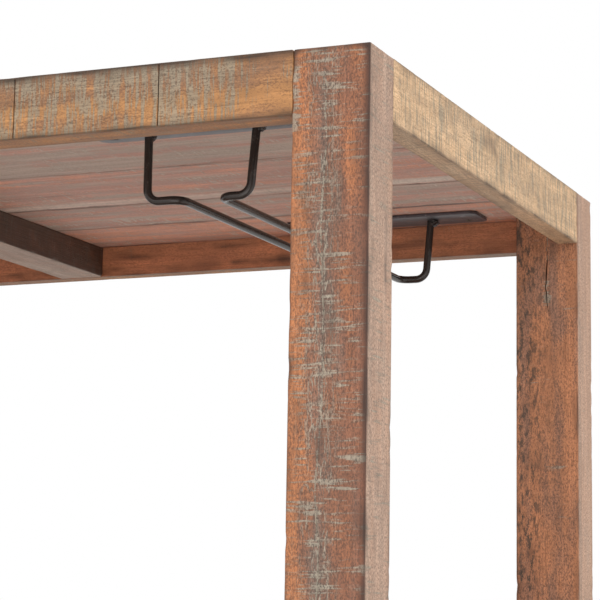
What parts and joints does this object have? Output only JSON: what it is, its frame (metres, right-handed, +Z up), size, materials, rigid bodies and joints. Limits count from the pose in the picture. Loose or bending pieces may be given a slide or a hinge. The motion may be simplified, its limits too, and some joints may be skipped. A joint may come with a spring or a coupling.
{
  "type": "bar cart",
  "caption": "Reclaimed-wood bar cart with plank tiers in a post-and-rail frame, wire stemware racks under the top and swivel casters with foot brakes.",
  "frame": {"origin": "on the floor under the middle of the cart", "axes": "+X along the cart to its right end, +Y from front to rear, +Z up"},
  "size_m": [1.032, 0.56, 0.914],
  "materials": {
    "post_wood": "rough",
    "rail_wood": "rough",
    "batten_wood": "rough",
    "board_wood": "rough",
    "strap_steel": "satin",
    "wire_steel": "satin",
    "screw_steel": "satin",
    "insert_brass": "satin",
    "stem_steel": "satin",
    "fork_steel": "satin",
    "bolt_steel": "satin",
    "wheel_iron": "matt",
    "tyre_rubber": "matt",
    "pedal_steel": "satin"
  },
  "bodies": {
    "cart": {"post_front_left": "post_wood", "post_front_right": "post_wood", "post_rear_left": "post_wood", "post_rear_right": "post_wood", "top_rail_front": "rail_wood", "top_rail_rear": "rail_wood", "top_rail_left": "rail_wood", "top_rail_right": "rail_wood", "top_batten": "batten_wood", "top_board_1": "board_wood", "top_board_2": "board_wood", "top_board_3": "board_wood", "top_board_4": "board_wood", "top_board_5": "board_wood", "mid_rail_front": "rail_wood", "mid_rail_rear": "rail_wood", "mid_rail_left": "rail_wood", "mid_rail_right": "rail_wood", "mid_batten": "batten_wood", "mid_shelf_boards": "board_wood", "bottom_rail_front": "rail_wood", "bottom_rail_rear": "rail_wood", "bottom_rail_left": "rail_wood", "bottom_rail_right": "rail_wood", "bottom_batten": "batten_wood", "bottom_shelf_boards": "board_wood", "right_rack_strap_front": "strap_steel", "right_rack_strap_rear": "strap_steel", "left_rack_strap_front": "strap_steel", "left_rack_strap_rear": "strap_steel", "right_rack_outer_wire": "wire_steel", "right_rack_inner_wire": "wire_steel", "left_rack_outer_wire": "wire_steel", "left_rack_inner_wire": "wire_steel", "rack_screws": "screw_steel", "caster_inserts": "insert_brass", "stem_front_left": "stem_steel", "stem_front_right": "stem_steel", "stem_rear_left": "stem_steel", "stem_rear_right": "stem_steel"},
    "front_left_swivel": {"fork_front_left": "fork_steel", "axle_front_left": "bolt_steel"},
    "front_left_wheel": {"wheel_front_left": "wheel_iron", "tyre_front_left": "tyre_rubber"},
    "front_left_pedal": {"brake_pedal_front_left": "pedal_steel"},
    "front_right_swivel": {"fork_front_right": "fork_steel", "axle_front_right": "bolt_steel"},
    "front_right_wheel": {"wheel_front_right": "wheel_iron", "tyre_front_right": "tyre_rubber"},
    "front_right_pedal": {"brake_pedal_front_right": "pedal_steel"},
    "rear_left_swivel": {"fork_rear_left": "fork_steel", "axle_rear_left": "bolt_steel"},
    "rear_left_wheel": {"wheel_rear_left": "wheel_iron", "tyre_rear_left": "tyre_rubber"},
    "rear_right_swivel": {"fork_rear_right": "fork_steel", "axle_rear_right": "bolt_steel"},
    "rear_right_wheel": {"wheel_rear_right": "wheel_iron", "tyre_rear_right": "tyre_rubber"}
  },
  "joints": [
    {"name": "front_left_swivel_turn", "type": "hinge", "parent": "cart", "child": "front_left_swivel", "pos_m": [-0.4875, -0.2575, 0.1], "axis": [0, 0, 1], "continuous": true},
    {"name": "front_left_wheel_spin", "type": "hinge", "parent": "front_left_swivel", "child": "front_left_wheel", "pos_m": [-0.4625, -0.2575, 0.0375], "axis": [0, 1, 0], "continuous": true},
    {"name": "front_left_brake", "type": "hinge", "parent": "front_left_swivel", "child": "front_left_pedal", "pos_m": [-0.42043, -0.2575, 0.06807], "axis": [0, 1, 0], "range_deg": [0, 22]},
    {"name": "front_right_swivel_turn", "type": "hinge", "parent": "cart", "child": "front_right_swivel", "pos_m": [0.4875, -0.2575, 0.1], "axis": [0, 0, 1], "continuous": true},
    {"name": "front_right_wheel_spin", "type": "hinge", "parent": "front_right_swivel", "child": "front_right_wheel", "pos_m": [0.4625, -0.2575, 0.0375], "axis": [0, 1, 0], "continuous": true},
    {"name": "front_right_brake", "type": "hinge", "parent": "front_right_swivel", "child": "front_right_pedal", "pos_m": [0.42043, -0.2575, 0.06807], "axis": [0, -1, 0], "range_deg": [0, 22]},
    {"name": "rear_left_swivel_turn", "type": "hinge", "parent": "cart", "child": "rear_left_swivel", "pos_m": [-0.4875, 0.2575, 0.1], "axis": [0, 0, 1], "continuous": true},
    {"name": "rear_left_wheel_spin", "type": "hinge", "parent": "rear_left_swivel", "child": "rear_left_wheel", "pos_m": [-0.4625, 0.2575, 0.0375], "axis": [0, 1, 0], "continuous": true},
    {"name": "rear_right_swivel_turn", "type": "hinge", "parent": "cart", "child": "rear_right_swivel", "pos_m": [0.4875, 0.2575, 0.1], "axis": [0, 0, 1], "continuous": true},
    {"name": "rear_right_wheel_spin", "type": "hinge", "parent": "rear_right_swivel", "child": "rear_right_wheel", "pos_m": [0.4625, 0.2575, 0.0375], "axis": [0, 1, 0], "continuous": true}
  ]
}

+-------+

> [WORK TO COMPLETE]
Print back all the lines verbatim.

> [ANSWER BELOW]
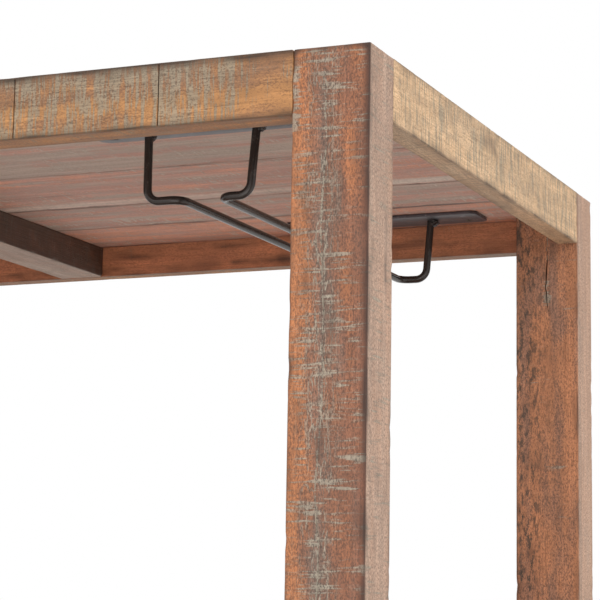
What parts and joints does this object have? Output only JSON: what it is, its frame (metres, right-handed, +Z up), size, materials, rigid bodies and joints. Limits count from the pose in the picture. Loose or bending pieces may be given a slide or a hinge. The motion may be simplified, its limits too, and some joints may be skipped. A joint may come with a spring or a coupling.
{
  "type": "bar cart",
  "caption": "Reclaimed-wood bar cart with plank tiers in a post-and-rail frame, wire stemware racks under the top and swivel casters with foot brakes.",
  "frame": {"origin": "on the floor under the middle of the cart", "axes": "+X along the cart to its right end, +Y from front to rear, +Z up"},
  "size_m": [1.032, 0.56, 0.914],
  "materials": {
    "post_wood": "rough",
    "rail_wood": "rough",
    "batten_wood": "rough",
    "board_wood": "rough",
    "strap_steel": "satin",
    "wire_steel": "satin",
    "screw_steel": "satin",
    "insert_brass": "satin",
    "stem_steel": "satin",
    "fork_steel": "satin",
    "bolt_steel": "satin",
    "wheel_iron": "matt",
    "tyre_rubber": "matt",
    "pedal_steel": "satin"
  },
  "bodies": {
    "cart": {"post_front_left": "post_wood", "post_front_right": "post_wood", "post_rear_left": "post_wood", "post_rear_right": "post_wood", "top_rail_front": "rail_wood", "top_rail_rear": "rail_wood", "top_rail_left": "rail_wood", "top_rail_right": "rail_wood", "top_batten": "batten_wood", "top_board_1": "board_wood", "top_board_2": "board_wood", "top_board_3": "board_wood", "top_board_4": "board_wood", "top_board_5": "board_wood", "mid_rail_front": "rail_wood", "mid_rail_rear": "rail_wood", "mid_rail_left": "rail_wood", "mid_rail_right": "rail_wood", "mid_batten": "batten_wood", "mid_shelf_boards": "board_wood", "bottom_rail_front": "rail_wood", "bottom_rail_rear": "rail_wood", "bottom_rail_left": "rail_wood", "bottom_rail_right": "rail_wood", "bottom_batten": "batten_wood", "bottom_shelf_boards": "board_wood", "right_rack_strap_front": "strap_steel", "right_rack_strap_rear": "strap_steel", "left_rack_strap_front": "strap_steel", "left_rack_strap_rear": "strap_steel", "right_rack_outer_wire": "wire_steel", "right_rack_inner_wire": "wire_steel", "left_rack_outer_wire": "wire_steel", "left_rack_inner_wire": "wire_steel", "rack_screws": "screw_steel", "caster_inserts": "insert_brass", "stem_front_left": "stem_steel", "stem_front_right": "stem_steel", "stem_rear_left": "stem_steel", "stem_rear_right": "stem_steel"},
    "front_left_swivel": {"fork_front_left": "fork_steel", "axle_front_left": "bolt_steel"},
    "front_left_wheel": {"wheel_front_left": "wheel_iron", "tyre_front_left": "tyre_rubber"},
    "front_left_pedal": {"brake_pedal_front_left": "pedal_steel"},
    "front_right_swivel": {"fork_front_right": "fork_steel", "axle_front_right": "bolt_steel"},
    "front_right_wheel": {"wheel_front_right": "wheel_iron", "tyre_front_right": "tyre_rubber"},
    "front_right_pedal": {"brake_pedal_front_right": "pedal_steel"},
    "rear_left_swivel": {"fork_rear_left": "fork_steel", "axle_rear_left": "bolt_steel"},
    "rear_left_wheel": {"wheel_rear_left": "wheel_iron", "tyre_rear_left": "tyre_rubber"},
    "rear_right_swivel": {"fork_rear_right": "fork_steel", "axle_rear_right": "bolt_steel"},
    "rear_right_wheel": {"wheel_rear_right": "wheel_iron", "tyre_rear_right": "tyre_rubber"}
  },
  "joints": [
    {"name": "front_left_swivel_turn", "type": "hinge", "parent": "cart", "child": "front_left_swivel", "pos_m": [-0.4875, -0.2575, 0.1], "axis": [0, 0, 1], "continuous": true},
    {"name": "front_left_wheel_spin", "type": "hinge", "parent": "front_left_swivel", "child": "front_left_wheel", "pos_m": [-0.4625, -0.2575, 0.0375], "axis": [0, 1, 0], "continuous": true},
    {"name": "front_left_brake", "type": "hinge", "parent": "front_left_swivel", "child": "front_left_pedal", "pos_m": [-0.42043, -0.2575, 0.06807], "axis": [0, 1, 0], "range_deg": [0, 22]},
    {"name": "front_right_swivel_turn", "type": "hinge", "parent": "cart", "child": "front_right_swivel", "pos_m": [0.4875, -0.2575, 0.1], "axis": [0, 0, 1], "continuous": true},
    {"name": "front_right_wheel_spin", "type": "hinge", "parent": "front_right_swivel", "child": "front_right_wheel", "pos_m": [0.4625, -0.2575, 0.0375], "axis": [0, 1, 0], "continuous": true},
    {"name": "front_right_brake", "type": "hinge", "parent": "front_right_swivel", "child": "front_right_pedal", "pos_m": [0.42043, -0.2575, 0.06807], "axis": [0, -1, 0], "range_deg": [0, 22]},
    {"name": "rear_left_swivel_turn", "type": "hinge", "parent": "cart", "child": "rear_left_swivel", "pos_m": [-0.4875, 0.2575, 0.1], "axis": [0, 0, 1], "continuous": true},
    {"name": "rear_left_wheel_spin", "type": "hinge", "parent": "rear_left_swivel", "child": "rear_left_wheel", "pos_m": [-0.4625, 0.2575, 0.0375], "axis": [0, 1, 0], "continuous": true},
    {"name": "rear_right_swivel_turn", "type": "hinge", "parent": "cart", "child": "rear_right_swivel", "pos_m": [0.4875, 0.2575, 0.1], "axis": [0, 0, 1], "continuous": true},
    {"name": "rear_right_wheel_spin", "type": "hinge", "parent": "rear_right_swivel", "child": "rear_right_wheel", "pos_m": [0.4625, 0.2575, 0.0375], "axis": [0, 1, 0], "continuous": true}
  ]
}